Thursday, November 13, 2014

Morons from Outer Space

Morons from Outer Space
March 29, 1985
Thorn EMI
Comedy, Sci-Fi
VHS
B-

Written by and starring comedy partners Griff Rhys Jones and Mel Smith (although they don't appear together till the final scene), this silly but never moronic British comedy doesn't feel as fresh as when I first saw it on cable a few years after its release, but it still makes me smile.  Part of the problem is not just that I've seen it before (after all, that didn't hurt Johnny Dangerously), but also that that style of physical comedy and sight gags, with "surprise" elements popping up, has been used so much since then.  (However, the "brick joke" that goes much faster than the TV Tropes' examples still impresses me with its timing.)  Most of the gags actually work better in the closing credits, set to the title tune (sung by the Morons).  Also, the film references are to movies I've either never seen or haven't seen in decades.
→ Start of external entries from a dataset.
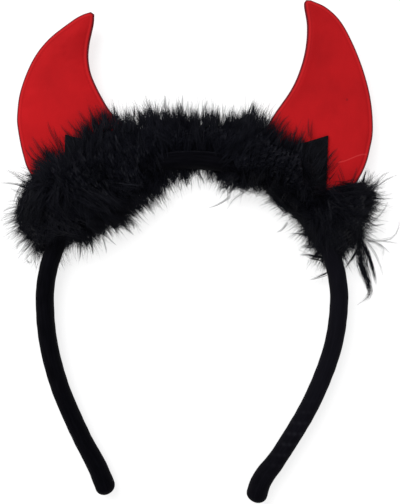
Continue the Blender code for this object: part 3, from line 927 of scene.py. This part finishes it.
def random_side(way):
    """A random direction square to each of these."""
    any_way = draw.normal(size=way.shape)
    return unit(any_way - (any_way * way).sum(axis=-1, keepdims=True) * way)


def tuft_lines(root, tip, bow, count, spread, loose_share):
    """The middle lines of the barbs of each tuft, and how wide each is.

    The barbs start apart, run from root to tip on one bow, and come together in a point. A
    share of them is loose: finer, and scattered at the tip. Some of those reach beyond it.
    """
    shape = (len(root), count, 1)
    way = unit(tip - root)
    side = random_side(way)
    other = np.cross(way, side)
    disk = draw.normal(0.0, 1.0, (len(root), count, 2))
    apart = disk[..., :1] * side[:, None] + disk[..., 1:] * other[:, None]
    loose = draw.random(shape) < loose_share
    beyond = loose & (draw.random(shape) < 0.4)
    reach = np.where(beyond, draw.uniform(1.05, 1.45, shape), draw.uniform(0.74, 1.06, shape))
    scatter = draw.normal(0.0, 1.0, (len(root), count, 3)) * np.where(loose, 1.1, 0.22)
    wave_way = draw.normal(0.0, 0.15, (len(root), count, 1, 3))
    wave_start = draw.uniform(0.0, math.tau, shape)[..., None]
    s = BARB_RINGS[None, None, :, None]
    part = reach[..., None] * s
    line = root[:, None, None] + (tip - root)[:, None, None] * part
    line = line + bow[:, None, None] * (part * (1.0 - part))
    line = line + apart[:, :, None] * spread * (0.88 * (1.0 - s) ** 0.8 + 0.12)
    line = line + scatter[:, :, None] * s**2 + wave_way * np.sin(s * 9.0 + wave_start) * s
    width = draw.uniform(0.7, 1.3, shape) * np.where(loose, 0.6, 1.0)
    return line.reshape(-1, BARB_RINGS.size, 3), width.reshape(-1, 1)


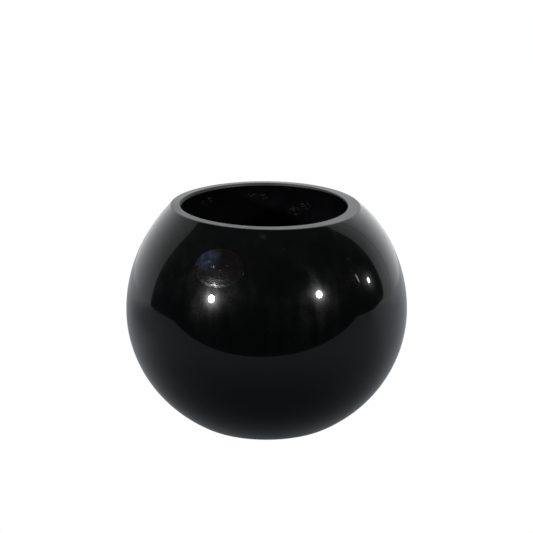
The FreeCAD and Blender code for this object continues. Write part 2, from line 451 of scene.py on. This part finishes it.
class Shader:
    """A material's node tree, with short calls for the nodes used here."""

    def __init__(self, name):
        self.material = bpy.data.materials.new(name)
        self.material.use_nodes = True
        self.nodes = self.material.node_tree.nodes
        self.links = self.material.node_tree.links
        self.surface = self.nodes["Principled BSDF"]
        self.place = self.nodes.new("ShaderNodeTexCoord").outputs["Object"]

    def set(self, **values):
        """Sets the surface's own sockets, named with _ for each space."""
        for name, value in values.items():
            self.surface.inputs[name.replace("_", " ")].default_value = value

    def wire(self, output, name):
        """Feeds one of the surface's sockets."""
        self.links.new(output, self.surface.inputs[name])

    def stretched(self, scale):
        """The place on the object, scaled along each axis."""
        mapping = self.nodes.new("ShaderNodeMapping")
        mapping.inputs["Scale"].default_value = scale
        self.links.new(self.place, mapping.inputs["Vector"])
        return mapping.outputs["Vector"]

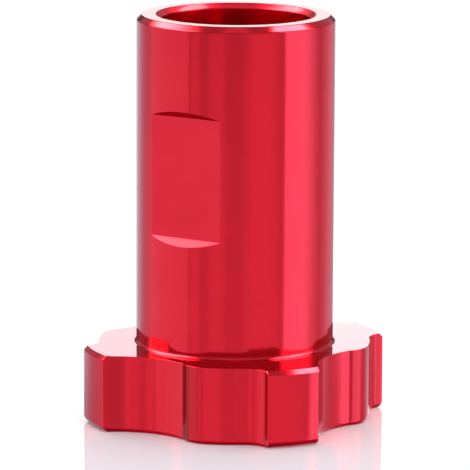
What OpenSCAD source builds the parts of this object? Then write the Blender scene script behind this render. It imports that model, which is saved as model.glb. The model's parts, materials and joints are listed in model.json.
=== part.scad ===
// Adapter between a gravity paint spray gun and a quarter-turn paint cup.
// The gun screws into the mouth at the top. The cup lid's spout enters the socket in the base, and the
// lid's catches turn over the four lobes of the flange.
// Origin: centre of the base face. +Z runs up the bore to the mouth. -Y is the front.
// An azimuth is counted from the front, towards +X.

/* [Tube] */
// Outer diameter of the tube
tube_d = 29.5; // [29:0.1:31]
// Height from the base face to the mouth
total_h = 60.8; // [58:0.1:66]
// Chamfer on the outer edge of the mouth
rim_chamfer = 0.8; // [0.4:0.1:1]
// Fillet between the tube and the flange
root_fillet = 0.45; // [0.2:0.05:0.8]

/* [Wrench flats] */
// Size across the two flats
across_flats = 27; // [26.6:0.1:28]
// Height of the lower end of each flat
flat_low = 29; // [24:0.5:32]
// Height of the upper end of each flat
flat_high = 47; // [40:0.5:50]
// Azimuth of the front flat
flat_az = -32.4; // [-45:0.1:45]
// Length of the sloped run-out at each end, for each millimetre of depth
flat_runout = 0.8; // [0.3:0.1:1.5]

/* [Gun socket] */
// Diameter of the plain mouth that guides the gun's collar
pilot_d = 22.4; // [22.2:0.1:23]
// Depth of the plain mouth
pilot_depth = 3.5; // [3:0.5:5]
// Nominal diameter of the metric thread
thread_d = 22; // [20:1:22]
// Pitch of the thread
thread_pitch = 1.5; // [1:0.5:1.5]
// Depth from the mouth to the end of the thread
thread_depth = 14; // [10:0.5:16]
// Chamfer on the inner edge of the mouth
mouth_chamfer = 0.75; // [0.4:0.05:0.9]
// Diameter of the relief behind the thread, which holds the washer captive
relief_d = 22.4; // [22.2:0.1:22.8]
// Height of the relief behind the thread
relief_h = 2.8; // [2.4:0.1:3.5]

/* [Passage and cup socket] */
// Diameter of the paint passage
passage_d = 16; // [12:0.5:17]
// Diameter of the socket for the cup lid's spout
socket_d = 24; // [22:0.5:26]
// Depth of the socket from the base face
socket_depth = 14; // [12.5:0.5:16]
// Lead-in chamfer of the socket
socket_chamfer = 1; // [0.5:0.1:1.5]

/* [Seals] */
// Inner diameter of the gun washer
washer_id = 17; // [17:0.5:19]
// Thickness of the gun washer
washer_t = 2; // [1:0.1:2.2]
// Section diameter of the cup ring
ring_section = 2.4; // [1.8:0.1:2.6]
// Height of the middle of the cup ring's groove
ring_z = 10.4; // [9:0.1:10.6]

/* [Lock flange] */
// Outer diameter over the lobes
flange_d = 46; // [45:0.1:48]
// Thickness of the flange
flange_h = 11.5; // [9:0.1:13]
// Diameter of the lands between the lobes
land_d = 40.6; // [40:0.1:41.6]
// Azimuth of the step that starts a lobe, at its outer corner
step_az = 12.5; // [10:0.5:15]
// Radius of the hollow that rises from the land to the step
step_r = 3.6; // [2.8:0.1:4.5]
// Radius of the scallop that the lid's catch enters
scallop_r = 12.5; // [12:0.1:13]
// Distance from the axis to the scallop's centre
scallop_reach = 30.2; // [29.8:0.1:30.6]
// Azimuth of the scallop's centre
scallop_az = 54.9; // [54:0.1:56]
// Cutter radius at the heel of the scallop
heel_r = 1.5; // [1:0.1:2]
// Direction in which the heel's cutter leaves the scallop
heel_az = 39; // [37:0.5:42]
// Rounding from the heel up to the land
shoulder_r = 4.3; // [3.5:0.1:5]
// Rounding of the lobe's two corners
corner_r = 0.3; // [0.2:0.05:0.6]
// Turned chamfer on the lobes' upper edge
lobe_chamfer = 0.6; // [0.3:0.1:1]
// Turned rounding of the lobes' lower edge
lobe_round = 1.1; // [0.5:0.1:1.5]

/* [Hidden] */

$fn = 120;
lobe_count = 4;
lobe_pitch = 360 / lobe_count;
tube_r = tube_d / 2;
flange_r = flange_d / 2;
land_r = land_d / 2;
pilot_r = pilot_d / 2;
relief_r = relief_d / 2;
passage_r = passage_d / 2;
socket_r = socket_d / 2;
// Wall of the bore that the thread is cut in
thread_minor_r = (thread_d - 1.0825 * thread_pitch) / 2;
thread_z = total_h - thread_depth;
// Lower end of the plain mouth, where a 45 degree lead-in narrows to the thread
pilot_z = total_h - pilot_depth;
washer_z = thread_z - relief_h;
// The groove is as deep as the ring needs to stand a little proud of the socket's wall
ring_proud = 0.5;
groove_r = socket_r + ring_section - ring_proud;
groove_h = ring_section * 1.3;
// Past the outline of the flange
far = 1.5 * flange_r;
// Past an end face
over = 1;

function polar(r, az) = r * [sin(az), -cos(az)];
function az_of(p) = atan2(p[0], -p[1]);
// Angle at the axis between a centre at distance d and a point at radius r that lies s from it
function spread(d, r, s) = acos((d * d + r * r - s * s) / (2 * d * r));

scallop_c = polar(scallop_reach, scallop_az);
heel_c = scallop_c - polar(scallop_r - heel_r, heel_az);
shoulder_at = land_r - shoulder_r;
shoulder_az = az_of(heel_c) + spread(norm(heel_c), shoulder_at, heel_r + shoulder_r);
corner_at = flange_r - corner_r;
end_az = scallop_az - spread(scallop_reach, corner_at, scallop_r + corner_r);
step_at = land_r + step_r;
land_end_az = lobe_pitch + step_az - spread(step_at, flange_r, step_r);
start_az = land_end_az + spread(step_at, corner_at, step_r + corner_r);

// A hollow of radius r about c that runs out over a rounding of radius bulge_r about bulge_c
module hollow(c, r, bulge_c, bulge_r) {
    translate(c) circle(r);
    difference() {
        polygon([c, bulge_c, polar(far, az_of(bulge_c)), polar(far, az_of(c))]);
        translate(bulge_c) circle(bulge_r);
    }
}

// What is milled away between one lobe and the next: scallop, heel, shoulder, land and step
module relief_plan() {
    hollow(scallop_c, scallop_r, polar(corner_at, end_az), corner_r);
    hollow(heel_c, heel_r, polar(shoulder_at, shoulder_az), shoulder_r);
    difference() {
        polygon([[0, 0], polar(far, scallop_az), polar(far, land_end_az)]);
        circle(land_r);
    }
    hollow(polar(step_at, land_end_az), step_r, polar(corner_at, start_az), corner_r);
}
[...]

Still, it's an amiable if twisted movie.  It takes balls to cast James B. Sikking as gung-ho Col. Raymond Larrabee, CIA, and then kill him off early in the movie.  (He does show up for one of those dead-guy reaction-shots that were apparently popular in the mid-'80s, cf. Johnny Dangerously.)  The trio of moronic aliens, with their Northern accents (sorry, I can't place them more specifically than that, other than non-Liverpudlian), have no redeeming features but they're fun to watch, especially in their New-Wavey rock concert gear.  My favorite performer is Dinsdale Landen, who remains stiff-upper-lip as Commander Grenville Matteson, even when chaos breaks out around him, until he falls for (and serenades) the female alien.  Smith is "the fourth alien" and Jones is their manager.
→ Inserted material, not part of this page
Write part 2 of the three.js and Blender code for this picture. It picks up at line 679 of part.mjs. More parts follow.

This time Miriam Margolyes plays the fat little scientist the other scientists try to push through the air shaft; she would of course later become Harry Potter's Herbology teacher.  And Derek Deadman, who's Man in Car, would be the first Tom the Bartender at the Leaky Cauldron.  Peter Whitman, who's Friborg here, was a Yeshiva student in Yentl.  Space Pilot Robin Driscoll would be Actor in Agent's Office in Smith's The Tall Guy.


Any resemblance to Alannah Currie is purely coincidental.